Problem to work on | Lines that include the word "empty" are the ones to copy.

Information shown |
________________

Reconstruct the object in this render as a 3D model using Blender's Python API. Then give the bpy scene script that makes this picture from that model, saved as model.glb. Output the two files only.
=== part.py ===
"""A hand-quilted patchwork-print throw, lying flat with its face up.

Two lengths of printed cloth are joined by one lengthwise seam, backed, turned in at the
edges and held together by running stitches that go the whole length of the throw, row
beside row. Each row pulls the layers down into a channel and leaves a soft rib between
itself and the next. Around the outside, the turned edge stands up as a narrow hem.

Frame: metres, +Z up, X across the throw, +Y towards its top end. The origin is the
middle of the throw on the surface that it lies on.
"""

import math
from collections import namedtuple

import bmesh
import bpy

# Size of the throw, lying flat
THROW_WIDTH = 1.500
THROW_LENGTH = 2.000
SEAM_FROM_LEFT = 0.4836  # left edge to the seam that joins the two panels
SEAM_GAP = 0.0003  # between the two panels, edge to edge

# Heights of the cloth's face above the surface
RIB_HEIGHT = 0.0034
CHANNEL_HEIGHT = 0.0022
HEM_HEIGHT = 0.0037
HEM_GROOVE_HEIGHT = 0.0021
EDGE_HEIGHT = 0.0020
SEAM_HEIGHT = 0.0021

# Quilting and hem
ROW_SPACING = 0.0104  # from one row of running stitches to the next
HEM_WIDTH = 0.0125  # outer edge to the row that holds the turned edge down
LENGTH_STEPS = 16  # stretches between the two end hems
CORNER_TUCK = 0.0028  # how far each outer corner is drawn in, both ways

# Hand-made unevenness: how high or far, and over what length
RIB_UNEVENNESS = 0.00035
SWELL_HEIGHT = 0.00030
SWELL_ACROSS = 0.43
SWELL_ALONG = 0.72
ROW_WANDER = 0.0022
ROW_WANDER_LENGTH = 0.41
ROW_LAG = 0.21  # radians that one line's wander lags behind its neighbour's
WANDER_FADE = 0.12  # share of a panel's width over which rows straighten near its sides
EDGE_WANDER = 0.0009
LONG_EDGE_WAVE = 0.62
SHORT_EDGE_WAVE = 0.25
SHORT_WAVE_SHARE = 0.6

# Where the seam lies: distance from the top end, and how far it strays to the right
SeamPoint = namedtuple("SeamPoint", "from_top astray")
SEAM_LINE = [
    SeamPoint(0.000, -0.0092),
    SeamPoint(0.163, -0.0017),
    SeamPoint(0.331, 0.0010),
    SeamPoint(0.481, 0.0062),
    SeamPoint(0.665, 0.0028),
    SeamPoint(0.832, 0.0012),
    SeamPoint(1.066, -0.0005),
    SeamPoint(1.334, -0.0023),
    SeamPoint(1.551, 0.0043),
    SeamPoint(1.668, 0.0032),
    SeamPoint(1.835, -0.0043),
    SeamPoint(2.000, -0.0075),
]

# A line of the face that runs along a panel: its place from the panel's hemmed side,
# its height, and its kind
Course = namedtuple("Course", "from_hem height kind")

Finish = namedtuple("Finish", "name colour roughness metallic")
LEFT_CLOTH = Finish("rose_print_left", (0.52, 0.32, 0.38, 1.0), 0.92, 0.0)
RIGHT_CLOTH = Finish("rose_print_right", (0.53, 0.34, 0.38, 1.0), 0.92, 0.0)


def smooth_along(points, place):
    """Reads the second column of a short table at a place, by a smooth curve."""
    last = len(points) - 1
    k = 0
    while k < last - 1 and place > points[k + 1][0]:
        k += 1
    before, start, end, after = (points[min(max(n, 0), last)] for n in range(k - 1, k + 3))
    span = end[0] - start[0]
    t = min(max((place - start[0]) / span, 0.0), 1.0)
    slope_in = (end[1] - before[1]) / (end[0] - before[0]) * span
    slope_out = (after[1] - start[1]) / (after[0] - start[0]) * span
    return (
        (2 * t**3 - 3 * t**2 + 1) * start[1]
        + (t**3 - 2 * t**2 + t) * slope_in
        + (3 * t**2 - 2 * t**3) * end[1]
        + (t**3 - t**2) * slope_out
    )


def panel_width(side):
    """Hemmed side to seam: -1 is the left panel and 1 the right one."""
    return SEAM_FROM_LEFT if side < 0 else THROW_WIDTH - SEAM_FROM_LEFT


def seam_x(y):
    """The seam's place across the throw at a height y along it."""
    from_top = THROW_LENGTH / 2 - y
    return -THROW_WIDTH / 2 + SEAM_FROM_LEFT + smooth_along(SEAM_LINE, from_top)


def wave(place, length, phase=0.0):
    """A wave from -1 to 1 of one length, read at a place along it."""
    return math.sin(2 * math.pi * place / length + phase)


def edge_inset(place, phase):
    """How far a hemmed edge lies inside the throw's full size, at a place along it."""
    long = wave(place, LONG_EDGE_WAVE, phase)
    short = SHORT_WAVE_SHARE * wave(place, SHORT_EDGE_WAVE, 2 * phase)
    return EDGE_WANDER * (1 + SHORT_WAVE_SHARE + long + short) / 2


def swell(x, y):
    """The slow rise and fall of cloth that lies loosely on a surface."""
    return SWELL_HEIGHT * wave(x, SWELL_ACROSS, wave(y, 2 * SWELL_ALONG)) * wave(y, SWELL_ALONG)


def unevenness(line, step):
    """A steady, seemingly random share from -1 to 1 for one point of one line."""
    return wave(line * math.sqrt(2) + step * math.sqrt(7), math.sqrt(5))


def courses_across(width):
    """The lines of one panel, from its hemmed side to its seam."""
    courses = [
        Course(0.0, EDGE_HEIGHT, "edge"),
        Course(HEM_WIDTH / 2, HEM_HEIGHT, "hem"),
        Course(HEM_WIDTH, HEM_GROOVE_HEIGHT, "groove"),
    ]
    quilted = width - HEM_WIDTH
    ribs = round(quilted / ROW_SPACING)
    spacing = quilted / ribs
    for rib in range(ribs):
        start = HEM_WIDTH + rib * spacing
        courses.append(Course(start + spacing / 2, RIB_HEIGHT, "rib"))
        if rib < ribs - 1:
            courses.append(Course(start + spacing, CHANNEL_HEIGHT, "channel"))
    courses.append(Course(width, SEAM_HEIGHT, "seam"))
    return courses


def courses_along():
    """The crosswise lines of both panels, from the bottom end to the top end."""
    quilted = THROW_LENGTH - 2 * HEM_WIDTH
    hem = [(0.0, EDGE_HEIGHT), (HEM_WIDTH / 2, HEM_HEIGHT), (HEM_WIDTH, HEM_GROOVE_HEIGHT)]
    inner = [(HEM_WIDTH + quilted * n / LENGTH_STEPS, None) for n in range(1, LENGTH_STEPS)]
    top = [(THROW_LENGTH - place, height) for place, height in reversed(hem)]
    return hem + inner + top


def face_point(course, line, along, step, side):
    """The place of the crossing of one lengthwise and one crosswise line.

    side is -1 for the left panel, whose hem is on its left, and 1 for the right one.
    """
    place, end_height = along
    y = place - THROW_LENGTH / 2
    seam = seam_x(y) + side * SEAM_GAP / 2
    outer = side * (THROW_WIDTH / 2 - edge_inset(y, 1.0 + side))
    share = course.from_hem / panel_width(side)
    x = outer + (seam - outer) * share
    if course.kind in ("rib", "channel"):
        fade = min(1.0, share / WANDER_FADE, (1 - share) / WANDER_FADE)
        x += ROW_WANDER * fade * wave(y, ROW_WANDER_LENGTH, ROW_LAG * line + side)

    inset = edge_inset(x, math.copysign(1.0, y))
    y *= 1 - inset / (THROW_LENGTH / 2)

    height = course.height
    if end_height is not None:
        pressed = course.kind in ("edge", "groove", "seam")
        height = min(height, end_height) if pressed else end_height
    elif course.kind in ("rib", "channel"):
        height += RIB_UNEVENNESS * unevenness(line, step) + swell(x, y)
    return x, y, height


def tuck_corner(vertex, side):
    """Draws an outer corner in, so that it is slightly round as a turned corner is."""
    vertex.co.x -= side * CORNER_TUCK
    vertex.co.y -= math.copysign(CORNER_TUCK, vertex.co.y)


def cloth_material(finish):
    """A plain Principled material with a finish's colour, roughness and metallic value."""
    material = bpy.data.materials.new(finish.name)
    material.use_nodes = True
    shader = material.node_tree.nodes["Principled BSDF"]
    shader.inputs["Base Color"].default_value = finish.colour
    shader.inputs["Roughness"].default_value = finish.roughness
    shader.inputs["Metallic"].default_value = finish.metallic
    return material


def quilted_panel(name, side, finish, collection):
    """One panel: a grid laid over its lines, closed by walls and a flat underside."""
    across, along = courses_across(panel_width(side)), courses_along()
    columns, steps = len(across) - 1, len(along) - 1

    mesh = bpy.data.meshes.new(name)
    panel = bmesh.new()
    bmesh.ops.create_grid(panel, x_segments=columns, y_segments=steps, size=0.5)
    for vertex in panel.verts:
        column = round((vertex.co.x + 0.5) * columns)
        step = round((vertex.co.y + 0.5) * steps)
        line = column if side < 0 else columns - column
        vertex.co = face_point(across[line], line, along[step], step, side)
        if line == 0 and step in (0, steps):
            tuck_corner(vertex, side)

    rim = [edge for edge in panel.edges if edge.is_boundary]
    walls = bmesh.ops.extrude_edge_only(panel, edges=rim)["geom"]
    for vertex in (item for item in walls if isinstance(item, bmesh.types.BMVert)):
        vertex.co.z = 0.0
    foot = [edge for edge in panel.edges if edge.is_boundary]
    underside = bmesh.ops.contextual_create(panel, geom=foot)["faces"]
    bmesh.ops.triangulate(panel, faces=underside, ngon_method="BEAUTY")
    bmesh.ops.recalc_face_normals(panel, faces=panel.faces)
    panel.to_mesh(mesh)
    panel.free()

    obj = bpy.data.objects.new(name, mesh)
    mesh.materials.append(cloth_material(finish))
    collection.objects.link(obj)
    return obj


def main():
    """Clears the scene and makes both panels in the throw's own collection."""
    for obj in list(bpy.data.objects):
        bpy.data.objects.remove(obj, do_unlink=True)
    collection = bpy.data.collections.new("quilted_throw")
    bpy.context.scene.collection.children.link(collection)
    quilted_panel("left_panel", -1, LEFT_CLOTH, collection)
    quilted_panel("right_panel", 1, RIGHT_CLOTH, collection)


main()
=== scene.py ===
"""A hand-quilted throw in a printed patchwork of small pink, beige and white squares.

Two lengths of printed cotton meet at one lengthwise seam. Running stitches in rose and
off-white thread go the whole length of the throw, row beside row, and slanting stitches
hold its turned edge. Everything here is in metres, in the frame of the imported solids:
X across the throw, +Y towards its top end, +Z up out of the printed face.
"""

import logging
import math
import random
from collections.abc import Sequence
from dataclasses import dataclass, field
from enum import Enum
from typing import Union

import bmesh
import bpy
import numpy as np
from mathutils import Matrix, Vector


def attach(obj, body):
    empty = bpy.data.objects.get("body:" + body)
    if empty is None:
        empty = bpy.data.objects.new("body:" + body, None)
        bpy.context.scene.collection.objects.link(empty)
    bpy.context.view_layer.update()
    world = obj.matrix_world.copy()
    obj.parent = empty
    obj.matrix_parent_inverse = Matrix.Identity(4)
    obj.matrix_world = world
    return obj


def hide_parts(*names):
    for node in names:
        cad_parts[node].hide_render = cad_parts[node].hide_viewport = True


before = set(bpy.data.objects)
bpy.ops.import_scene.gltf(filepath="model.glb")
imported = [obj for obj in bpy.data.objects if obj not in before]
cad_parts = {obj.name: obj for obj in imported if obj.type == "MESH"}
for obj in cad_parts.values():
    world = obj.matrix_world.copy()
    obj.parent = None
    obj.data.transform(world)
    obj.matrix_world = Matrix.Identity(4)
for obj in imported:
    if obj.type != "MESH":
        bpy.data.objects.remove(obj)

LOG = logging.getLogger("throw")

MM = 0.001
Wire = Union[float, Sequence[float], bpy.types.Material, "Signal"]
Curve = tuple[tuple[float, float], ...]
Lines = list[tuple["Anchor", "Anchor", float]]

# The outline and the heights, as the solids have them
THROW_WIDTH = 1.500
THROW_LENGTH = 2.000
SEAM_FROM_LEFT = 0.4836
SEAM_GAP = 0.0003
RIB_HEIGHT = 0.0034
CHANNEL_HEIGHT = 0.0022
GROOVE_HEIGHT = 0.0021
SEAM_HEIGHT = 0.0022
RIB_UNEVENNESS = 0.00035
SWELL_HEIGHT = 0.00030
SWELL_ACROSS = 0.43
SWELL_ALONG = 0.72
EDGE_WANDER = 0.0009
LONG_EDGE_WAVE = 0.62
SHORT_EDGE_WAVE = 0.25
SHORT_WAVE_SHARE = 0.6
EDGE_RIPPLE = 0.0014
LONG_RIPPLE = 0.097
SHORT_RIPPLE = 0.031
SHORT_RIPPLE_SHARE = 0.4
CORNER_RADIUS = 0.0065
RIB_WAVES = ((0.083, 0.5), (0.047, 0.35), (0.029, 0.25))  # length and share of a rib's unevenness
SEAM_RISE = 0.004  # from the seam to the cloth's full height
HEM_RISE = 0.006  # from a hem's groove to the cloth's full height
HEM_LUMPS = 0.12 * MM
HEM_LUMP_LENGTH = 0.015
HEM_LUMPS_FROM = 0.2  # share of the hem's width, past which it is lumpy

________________

Answer below |
    empty = bpy.data.objects.get("body:" + body)
    if empty is None:
        empty = bpy.data.objects.new("body:" + body, None)
        bpy.context.scene.collection.objects.link(empty)
    obj.parent = empty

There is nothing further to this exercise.